Jeff Hangartner, the founder of the gaming start-up, Bulletproof Outlaws has been a professional developer of games over the last half a decade. Creator of Pixelation, the 1st Pixel Art Forum and also originator of the Pixel tutorials which have been published in the form of a book. Jeff has always been a pioneer of the gaming industry.
CG Today is proud to present Jeff’s exploration as he shares the whole process of creating a start-up right from day 1. With the belief that gaming development is coming back to its original “one programmer in the basement roots” idea, Bulletproof Outlaws is chronicling every step of its start-up process from strategies, to marketing, setting goals and outsourcing, successes and failures. The aim is to help other developers who have ideas but are intimidated by the whole start-up process and are not sure how to go about it.
You can visit his website Bulletproof Outlaws to know more about him or send an email to get connected.
I’m actually changing up my workflow a bit. As I’ve mentioned before, I’m planning to out-source the programming to a freelance programmer or group of programmers from freelance sites. Originally I was going to try to work in-sync with them, so I’m making the art as they program, because that’s the traditional method, working hand-in-hand and bouncing ideas off each other. But I’ve got this game planned out down to the pixel in my head and in the Game Design Document, so I know what art I’m going to need and how it’s all going to link together… as long as I provide the resources to the programmer, they should be able to construct the game without me doing more than checking in on their builds and sending lists of tweaks to make.
My first few games will be super simple, so it’s not difficult to visualize them all in my head. I predict that when I DO hire a programmer for this first game, at least 95% of the art will be done and final and they may need a little tweak here and there from me but for the most part it should be a simple process.
This frees me up to design the gameplay and draw up the art for my NEXT game. So my original schedule looked something like:
Since I’m wearing so many hats, I have to cover Design, Art, Music/SFX/etc., Testing, and Marketing myself. Down the road I can out-source some of that but for now I’m the one juggling all of that solo. With the traditional in-sync method I’d bring on a programmer when I had some of the basic art done and work alongside him.

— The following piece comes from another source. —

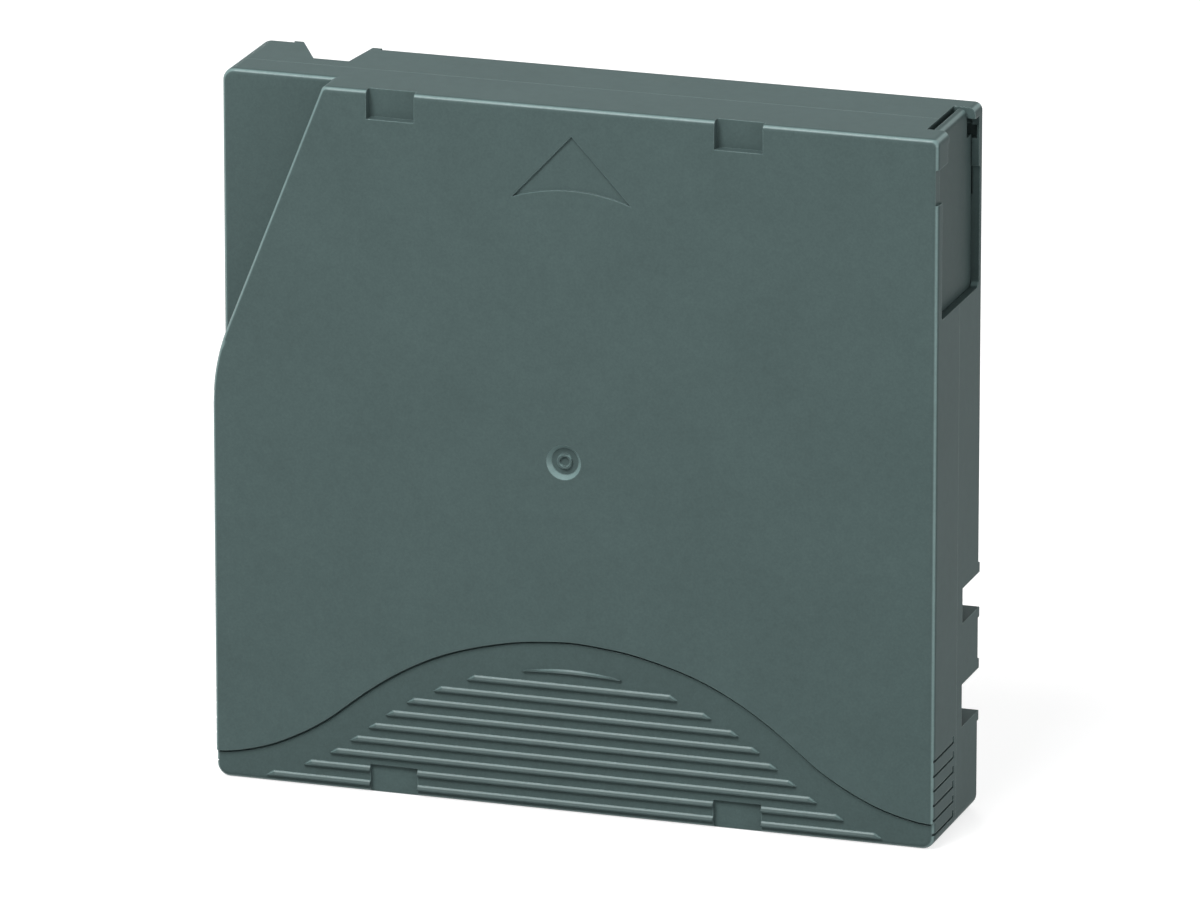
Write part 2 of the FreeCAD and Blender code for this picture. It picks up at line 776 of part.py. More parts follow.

Unfortunately that creates this massive block of two weeks where I’m juggling a ton of work all at once. I’d love to say I have the work ethic and amazing unstoppable drive to push through that but realistically after running into that once or twice I would probably burn out. The whole point of starting my own studio was so that I could avoid the ridiculous overtime burnout the game industry is notorious for. I believe that if you schedule things properly, you should be able to create a game stress-free, working normal hours, and if that game sells decent you should be able to take a week off after a project and de-stress before starting the next one… that’s idealistic, I know, but it’s my goal. Except I want a month off between projects. Paid. For everyone in-house. haha
So now as I work on the art and realize just how much of this game is already planned out and just needs to be drawn up, I’m going to be going with something like:
With this setup I’m creating all the resources in advance, and then hiring a programmer once they’re all complete. When the programmer is working on the first game, I’ll have them send me builds daily to test to make sure the game is on track and I can send them a list of stuff to fix/tweak, which should take maybe an hour or two of my day…the rest of the day will be used to design and start the art for the second game. So I’ve staggered my development instead of lumping it all together. I’ll be designing and drawing the next game while the programmer is piecing together the previous game. This results in less “clumping” of my tasks… it also means I’ll have more time to handle any issues the programmer brings up. Like if I convert a bunch of PNGs wrong or have to redraw something, I’ll have the free time to do it, VS the first schedule where I’d be busy juggling finding music and testing the game while I have to suddenly re-convert all those PNGs.
I believe this is the optimal method for my situation. It gives me a week of design/concepts, 3 weeks of art, a week as I finish up the art to get the Music/SFX going, and then I just causally test the game while the programmer develops it and the testing overlaps casually designing the next game and just starting the art. Whereas in the original schedule, I’d have the difficult chunk of doing the art (the middle to end of it which will be the most work) overlapping the testing, overlapping finding Music/SFX… too much work at once for me!
The interesting part is that I still end up releasing a game a month. I still have a programmer hired for 3 weeks a month so if in theory when the programmer is done I can release the game, then down the road my release frequency is the same as before, and I’m still hiring a programmer for the same amount of time/money (if anything I’ll end up hiring them for less time/money because they won’t have to wait on any art assets or anything, it’ll be a quick piecing together of the elements I hand them instead of them having to make or request temporary art and such). By staggering the games, I’ve changed nothing except eased up my workload into something less stressful.
I still love working in sync with an in-house programmer, I think it encourages cool creative ideas to be bouncing back and forth with someone else on a project as you go. But is trying to force that workflow a smart business decision when you’re a solo guy with a limited amount of money to risk, making tiny simple games? Down the road I’ll switch to that model, I’m sure (I plan to write up a post about my plans for studio expansion), but for now I’m interested to see if this works out and I feel like it makes logical sense.